In archery, arrow speed is a big deal. Faster arrows have flatter trajectories. This means that small errors in range estimation are less of an issue. And, all other things being equal, if two arrows of the same weight are shot from two different bows, the one with the faster arrow speed will penetrate more. Obviously, it will get there slightly sooner too, which means the animal has less chance to dodge the arrow.
That's the up side of speed.
On a traditional bow, increased speed can be achieved in a number of ways. Pulling a heavier poundage (whether by getting a heavier bow or increasing your draw length on your existing set up), setting your brace height lower, finding a slicker release or using a lighter string or lighter arrow can all add a few feet per second to the arrow's speed.
But there is a down side to all this too.
First off, most people shoot bows better with bows of lighter draw weights. That's because they have more control over the draw and sight picture when muscles aren't at the straining point.
Then there is the fact that the lower the brace height, the fussier a bow is to shoot. Too low and arrow feathers hit the shelf on launch. Or wrist slap occurs. Moreover, when an arrow leaves the bow closer to the handle, as it does with low brace heights, it has to go around the handle a little more dramatically. I liken it to the difference between driving a car and swerving around a lamp post. Obviously, if you start the evasive maneuver further out it is going to be smoother and easier to control.

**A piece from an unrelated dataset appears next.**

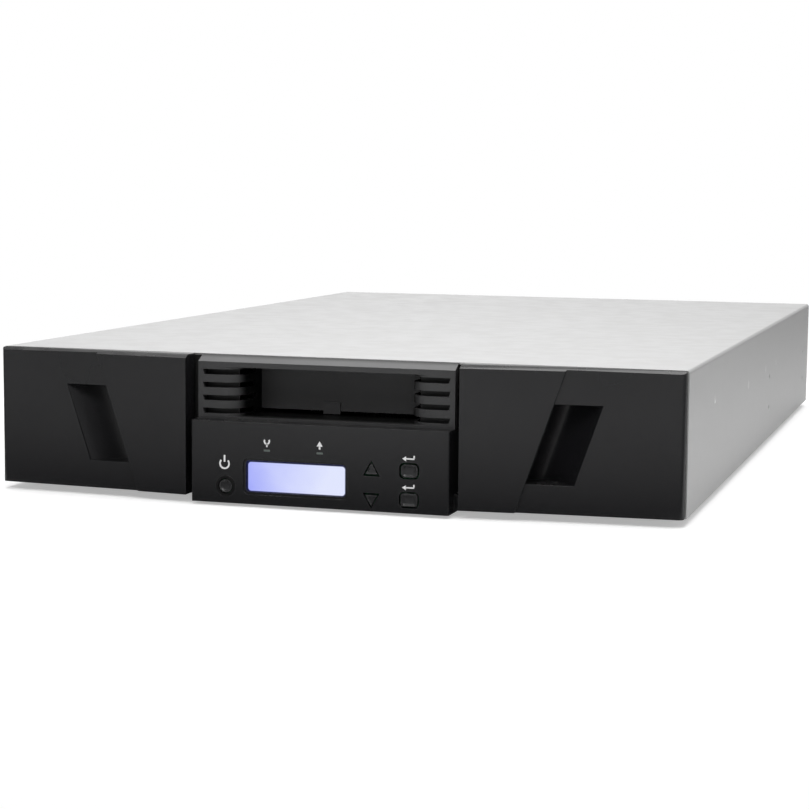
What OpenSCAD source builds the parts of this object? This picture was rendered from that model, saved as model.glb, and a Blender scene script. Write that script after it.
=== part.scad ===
// Rack-height tape library: two pull-out magazines either side of a control panel and a mail slot,
// a turning picker behind them, and a tape drive, a power supply and a controller at the rear.
// The front faces -Y, +Z is up and the origin is on the floor under the middle of the whole box.

/* [Chassis] */
// Width over the cover's sides
chassis_w = 447; // [445:0.5:452]
// Height of the sheet metal body, without its feet
chassis_h = 88; // [87.5:0.5:90]
// Depth of the sheet metal body, front edge to rear edge
chassis_d = 691; // [685:1:720]
// Thickness of the steel sheet
sheet_t = 1.2; // [1:0.1:1.3]
// Outside radius of the cover's long bends
bend_r = 2.2; // [1.8:0.1:3]
// Slip gap between sheets that nest in each other
sheet_gap = 0.2; // [0.1:0.05:0.3]
// How far the rear panel stands inside the cover's rear edge
rear_set = 4; // [3.5:0.5:6]
// Height of the rubber feet
foot_h = 5; // [4:0.5:8]
// Radius of the rubber feet
foot_r = 9; // [7:0.5:12]
// Distance of a foot's centre from the side and the ends of the body
foot_in = 45; // [40:1:60]

/* [Side screws and rail holes] */
// Depth of each side screw behind the front edge
screw_at = [105.7, 271.4, 374.1, 441.4];
// Height of each side screw above the body's underside
screw_up = [60.8, 53.8, 56.4, 56.1];
// Radius of a side screw's countersunk head
screw_head_r = 3; // [2.5:0.1:3.5]
// Radius of a screw's shank
screw_r = 1.5; // [1.25:0.05:1.6]
// Length of a side screw
screw_l = 3.4; // [3:0.1:3.6]
// Radius of a rail screw hole
rail_hole_r = 2.1; // [1.6:0.1:2.6]
// Depth of the first rail hole behind the front edge
rail_from = 400; // [390:1:420]
// Spacing of the rail holes along the body
rail_pitch_y = 250; // [200:1:260]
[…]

All this is to say lower brace heights exaggerate the effect of archer's paradox, which is the technical name for an arrow's path around the handle.
There's never harm in finding a slicker release if you can shoot it well, unless that release isn't going to stand up to the rigors of the hunt.

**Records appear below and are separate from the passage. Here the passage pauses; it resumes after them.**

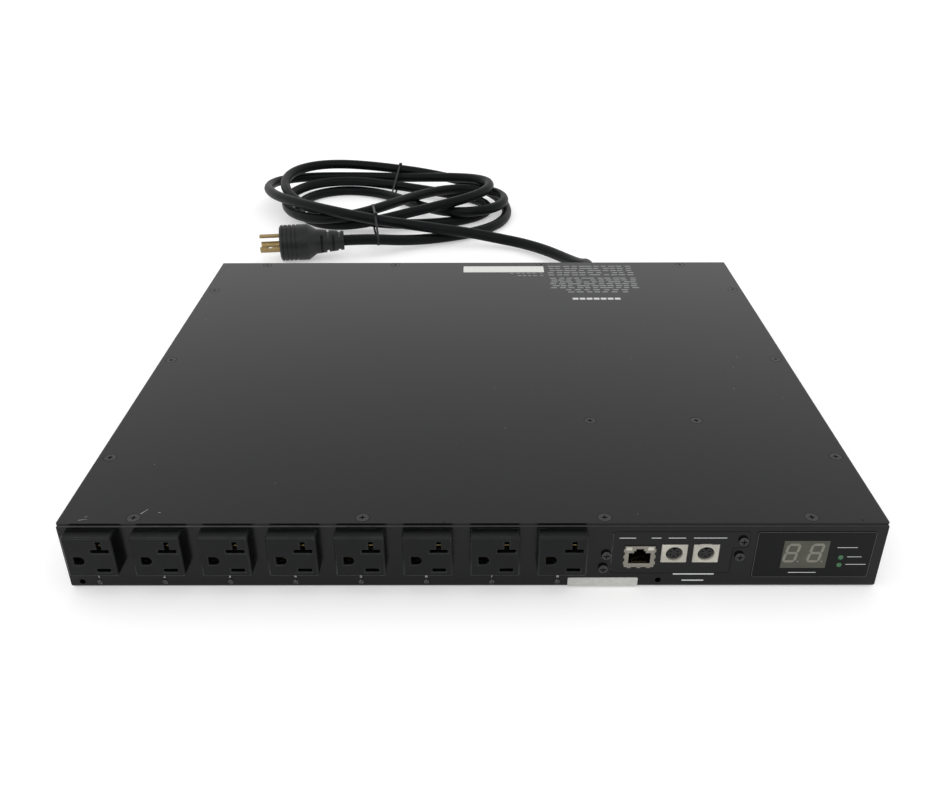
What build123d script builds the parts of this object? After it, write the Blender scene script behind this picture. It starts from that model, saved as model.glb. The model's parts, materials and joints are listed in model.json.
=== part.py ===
"""Switched power distribution unit, one rack unit high, with its line cord coiled behind it.

X runs right as seen from the front, Y runs back and Z runs up. The origin is the middle of
the case's base. All sizes are in millimetres.
"""

import os
from math import cos, radians, sin, tan

from build123d import *

os.makedirs("parts", exist_ok=True)

# Case: a folded tray under a flat cover
case_w = 444.5
case_d = 381.0
case_h = 44.0
sheet = 1.2
cover_t = 1.2
cover_inset = 0.2
cover_corner_r = 0.8
bottom_bend_r = 1.4
rim_bend_r = 0.4
rim_w = 14.0

# Flat-head cover screws
cover_thread_r = 1.7
cover_head_r = 3.6
cover_head_angle = 82
cover_screw_len = 4.2
recess_len = 3.2
recess_w = 0.8
recess_depth = 1.0
side_screw_inset = 7.4
side_screw_pitch = 127.0
side_screw_shift = 1.3
end_screw_inset = 5.3
front_screw_xs = (-182.0, -59.0, 71.0, 182.0)
rear_screw_xs = (-182.0, -69.0, 59.5, 182.0)
seat_gap = 0.05

# Tapped holes in the side walls for rack ears
ear_hole_r = 2.0
ear_front = 22.0
ear_pitch_y = 30.0
ear_pitch_z = 20.0
ear_z = 22.0

# Sockets: a block proud of the panel and a snap-in body behind it
socket_count = 8
socket_pitch = 36.1
first_socket_x = -204.4
socket_z = 27.6
face_w = 26.6
face_h = 26.0
face_proud = 8.0
face_round = 0.7
face_shell = 3.5
body_w = 24.0
body_h = 23.2
body_depth = 20.0
panel_gap = 0.15
barb_rise = 1.0
barb_len = 4.0
barb_w = 8.0

# Slots in a socket's face, measured from its middle
blade_x = 6.1
blade_mid_z = -2.6
blade_pitch = 12.7
slot_w = 7.4
slot_h = 2.2
bar_w = 9.9
stem_w = 2.6
stem_rise = 6.2
ground_x = -5.8
ground_r = 2.6
ground_flat = 3.1
lead_in = 0.4

# Contacts inside the sockets
contact_t = 0.6
contact_w = 6.0
blade_gap = 1.6
ground_gap = 5.0
lip_flare = 0.35
lip_len = 3.0
leaf_clear = 0.4
web_depth = 17.0
tail_t = 0.8
tail_past = 1.2

# Boards
board_t = 1.6
slot_clear = 0.1
outlet_board_z0 = 3.0
outlet_board_z1 = 40.4
outlet_board_left = 14.4
outlet_board_right = 24.2

# Outlet relays on the boards behind the sockets
relay_w = 12.8
relay_h = 29.2
relay_d = 15.8
relay_shift = 18.0

# Lights
light_r = 1.5
light_clear = 0.1
light_flange_r = 1.9
light_flange_t = 1.0
light_proud = 0.9
light_tip = 0.6
outlet_light_shift = -1.5
outlet_light_z = 4.3
light_board_depth = 6.5
light_board_h = 10.0
light_board_end = 8.0

# Small plain holes in the front panel
reset_hole_r = 1.65
reset_holes = ((-215.6, 4.4), (102.3, 5.2))

# Display corner
overlay_w = 64.0
overlay_h = 31.3
overlay_x = 184.9
overlay_z = 22.75
overlay_t = 0.25
overlay_corner_r = 1.5
module_w = 24.6
module_h = 18.5
module_x = 180.35
module_z = 22.9
module_recess = 0.05
module_clear = 0.1
input_light_x = 200.0
input_light_z = 18.35
input_light_pitch = 5.1
display_board_depth = 8.0
display_board_margin = 1.0
display_post_dx = 27.0
display_post_dz = 11.0

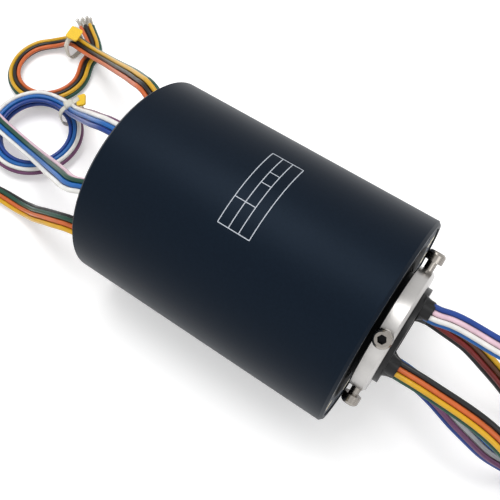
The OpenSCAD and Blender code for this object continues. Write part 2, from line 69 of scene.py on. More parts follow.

There are, however, down sides to shooting lighter arrows and strings. Both are noisier, for one.
In simplest terms, a heavier arrow absorbs more energy and slows the bow string down more. All other things being equal, a heavier arrow penetrates better, too. This time let's think of catching a ball. What are you going to feel more, a baseball thrown at 60 mph or a lead ball of equal size thrown at the same speed? The latter would likely kill you, right? Heavier arrows also carry much more momentum. Imagine two wagons rolling down a hill. One is empty, the other has rocks in it. Which one is going to be easier to stop?
Lighter bow strings move faster, vibrate more and transfer more energy to the bow limbs. A bow string with silencers on it is heavier but obviously quieter.
These are the down sides of setting your bow up strictly to maximize arrow speed.
I'm not saying you shouldn't strive for faster arrow flight. But you should understand the price of it and find a proper balance between speed, noise, penetration and accuracy. This, after all, is the hallmark of a well-tuned hunting bow.
Accuracy should always be the major consideration, of course, but after that, you need to keep the game and way you hunt in mind. If you never shoot game at more than 20 yards, for instance, what is the optimal balance of noise level, penetration and speed required?
Think about that. Then, experiment until you achieve just the right balance.